Rows from an object dataset
---

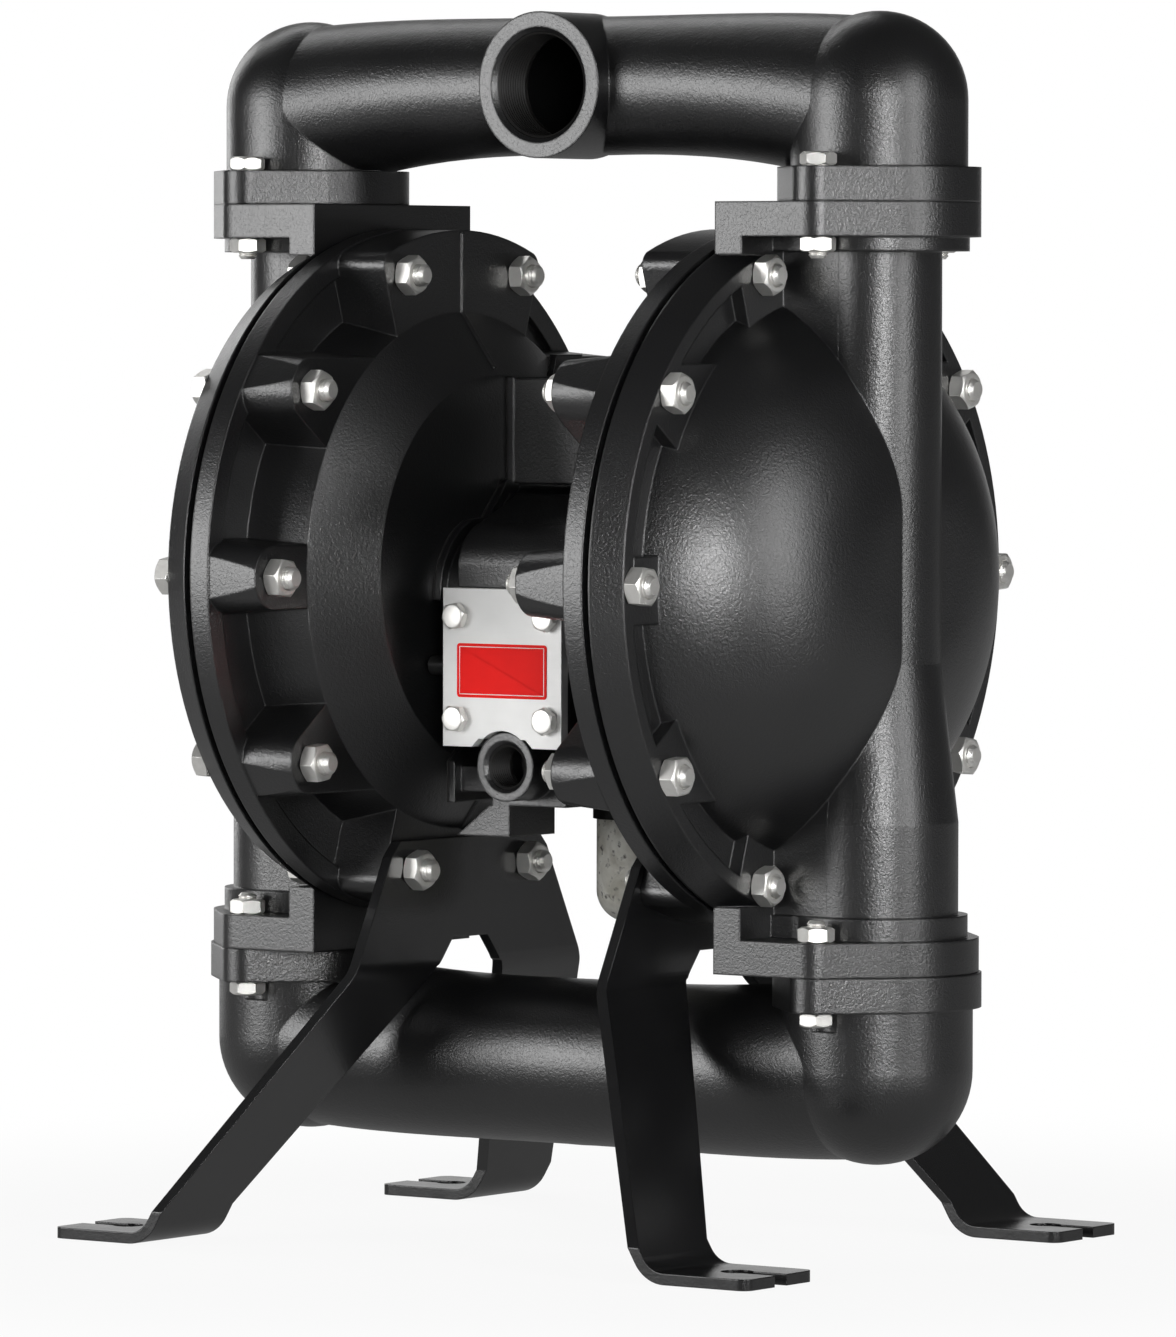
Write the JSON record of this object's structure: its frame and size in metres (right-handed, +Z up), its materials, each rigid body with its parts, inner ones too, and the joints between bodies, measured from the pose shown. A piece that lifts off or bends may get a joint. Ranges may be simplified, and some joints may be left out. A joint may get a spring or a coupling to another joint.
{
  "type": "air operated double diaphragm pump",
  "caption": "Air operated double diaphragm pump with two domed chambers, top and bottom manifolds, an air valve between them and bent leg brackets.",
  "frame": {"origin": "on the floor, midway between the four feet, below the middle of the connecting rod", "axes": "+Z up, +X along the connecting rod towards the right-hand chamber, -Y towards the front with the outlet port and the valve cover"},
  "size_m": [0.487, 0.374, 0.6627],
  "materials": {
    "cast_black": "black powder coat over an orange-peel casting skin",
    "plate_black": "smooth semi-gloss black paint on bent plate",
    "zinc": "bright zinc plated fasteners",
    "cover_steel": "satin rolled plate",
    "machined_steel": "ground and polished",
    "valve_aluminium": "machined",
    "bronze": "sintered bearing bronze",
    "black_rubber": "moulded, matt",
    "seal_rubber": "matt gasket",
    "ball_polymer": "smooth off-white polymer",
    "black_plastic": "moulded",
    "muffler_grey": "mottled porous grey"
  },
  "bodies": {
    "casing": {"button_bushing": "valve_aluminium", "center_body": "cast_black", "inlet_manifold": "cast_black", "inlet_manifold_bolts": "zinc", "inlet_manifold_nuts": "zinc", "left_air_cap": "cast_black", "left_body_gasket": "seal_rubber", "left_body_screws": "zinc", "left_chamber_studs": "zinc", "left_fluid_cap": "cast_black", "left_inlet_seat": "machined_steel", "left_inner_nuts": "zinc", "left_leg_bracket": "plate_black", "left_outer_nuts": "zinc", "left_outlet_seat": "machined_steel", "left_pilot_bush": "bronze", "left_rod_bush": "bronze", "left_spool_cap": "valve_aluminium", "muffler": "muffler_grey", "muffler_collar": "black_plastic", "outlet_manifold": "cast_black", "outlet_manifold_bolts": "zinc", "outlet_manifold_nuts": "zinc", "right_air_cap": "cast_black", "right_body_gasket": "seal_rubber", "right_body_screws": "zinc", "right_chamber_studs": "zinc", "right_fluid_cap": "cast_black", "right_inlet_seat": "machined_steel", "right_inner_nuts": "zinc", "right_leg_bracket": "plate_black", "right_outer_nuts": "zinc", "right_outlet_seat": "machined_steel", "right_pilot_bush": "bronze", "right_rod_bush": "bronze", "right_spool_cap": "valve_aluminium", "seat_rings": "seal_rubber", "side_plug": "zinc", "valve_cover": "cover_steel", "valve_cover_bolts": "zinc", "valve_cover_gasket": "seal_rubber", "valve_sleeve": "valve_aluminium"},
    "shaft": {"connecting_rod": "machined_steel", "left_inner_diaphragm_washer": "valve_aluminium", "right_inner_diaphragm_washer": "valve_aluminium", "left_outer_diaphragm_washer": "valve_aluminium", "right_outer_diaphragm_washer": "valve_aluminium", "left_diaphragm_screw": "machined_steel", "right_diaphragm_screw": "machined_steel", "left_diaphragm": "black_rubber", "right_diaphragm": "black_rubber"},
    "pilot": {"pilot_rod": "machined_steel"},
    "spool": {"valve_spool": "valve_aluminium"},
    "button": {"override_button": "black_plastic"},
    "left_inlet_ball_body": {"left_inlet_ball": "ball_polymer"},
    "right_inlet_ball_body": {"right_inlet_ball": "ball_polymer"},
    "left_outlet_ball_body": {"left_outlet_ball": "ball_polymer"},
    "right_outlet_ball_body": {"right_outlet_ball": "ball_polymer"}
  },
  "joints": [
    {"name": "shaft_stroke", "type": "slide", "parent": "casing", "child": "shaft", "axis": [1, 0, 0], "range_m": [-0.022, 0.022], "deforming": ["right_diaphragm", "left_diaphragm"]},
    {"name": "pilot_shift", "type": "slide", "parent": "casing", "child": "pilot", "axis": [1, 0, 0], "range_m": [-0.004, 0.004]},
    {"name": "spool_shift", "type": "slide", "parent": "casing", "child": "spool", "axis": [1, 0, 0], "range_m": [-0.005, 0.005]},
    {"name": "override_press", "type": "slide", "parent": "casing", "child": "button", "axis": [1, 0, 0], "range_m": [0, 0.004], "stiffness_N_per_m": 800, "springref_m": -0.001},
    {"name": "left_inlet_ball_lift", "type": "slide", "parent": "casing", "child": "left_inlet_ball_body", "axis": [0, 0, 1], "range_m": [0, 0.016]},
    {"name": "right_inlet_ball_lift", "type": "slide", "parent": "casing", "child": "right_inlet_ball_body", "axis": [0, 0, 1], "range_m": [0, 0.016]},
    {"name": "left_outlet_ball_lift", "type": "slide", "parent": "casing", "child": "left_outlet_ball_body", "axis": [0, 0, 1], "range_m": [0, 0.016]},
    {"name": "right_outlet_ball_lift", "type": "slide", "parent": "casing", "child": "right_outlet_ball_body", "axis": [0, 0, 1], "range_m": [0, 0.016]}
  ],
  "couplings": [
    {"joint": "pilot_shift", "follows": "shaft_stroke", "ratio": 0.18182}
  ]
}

---

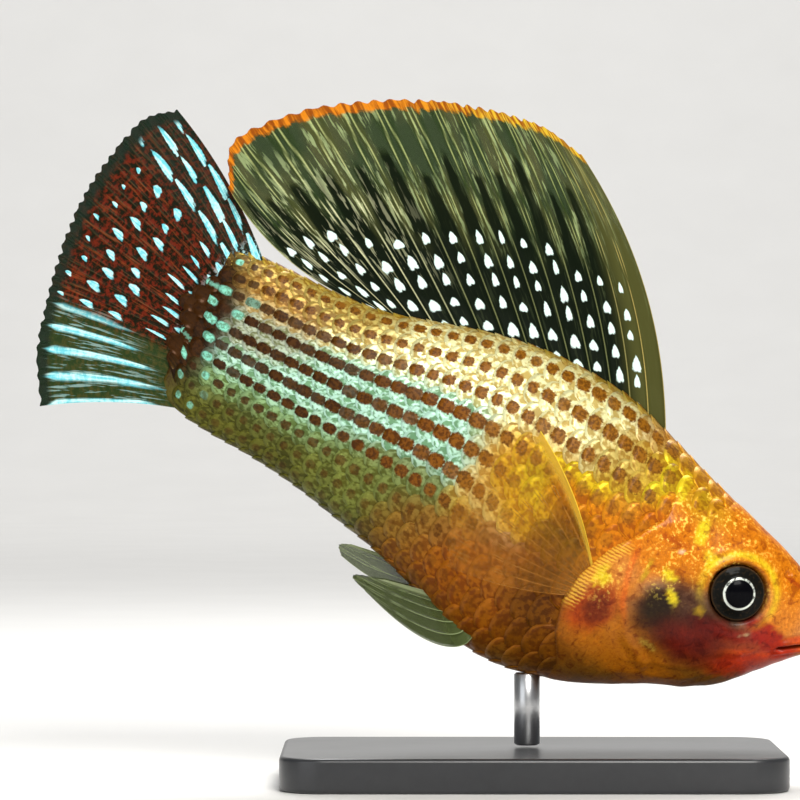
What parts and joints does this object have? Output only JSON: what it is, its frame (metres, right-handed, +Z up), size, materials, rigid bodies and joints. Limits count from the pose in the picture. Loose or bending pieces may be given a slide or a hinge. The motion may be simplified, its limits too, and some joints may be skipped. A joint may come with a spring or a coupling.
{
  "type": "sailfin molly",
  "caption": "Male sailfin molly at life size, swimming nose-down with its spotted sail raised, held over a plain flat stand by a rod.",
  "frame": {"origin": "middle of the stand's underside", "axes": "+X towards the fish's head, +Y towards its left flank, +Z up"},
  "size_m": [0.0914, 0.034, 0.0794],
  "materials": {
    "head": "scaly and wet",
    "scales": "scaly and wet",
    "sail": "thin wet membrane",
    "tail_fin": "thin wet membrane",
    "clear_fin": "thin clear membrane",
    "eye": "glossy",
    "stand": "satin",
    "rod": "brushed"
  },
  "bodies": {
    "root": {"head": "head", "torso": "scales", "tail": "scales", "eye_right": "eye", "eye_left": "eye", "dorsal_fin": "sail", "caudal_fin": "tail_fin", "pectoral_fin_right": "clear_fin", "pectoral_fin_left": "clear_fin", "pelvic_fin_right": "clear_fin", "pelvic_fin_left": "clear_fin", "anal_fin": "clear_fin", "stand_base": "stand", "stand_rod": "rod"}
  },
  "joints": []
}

---

(Problem) Among the lines of the listing, how many hold the string "slide"? Respond with only the number.

(Answer for this exercise) 9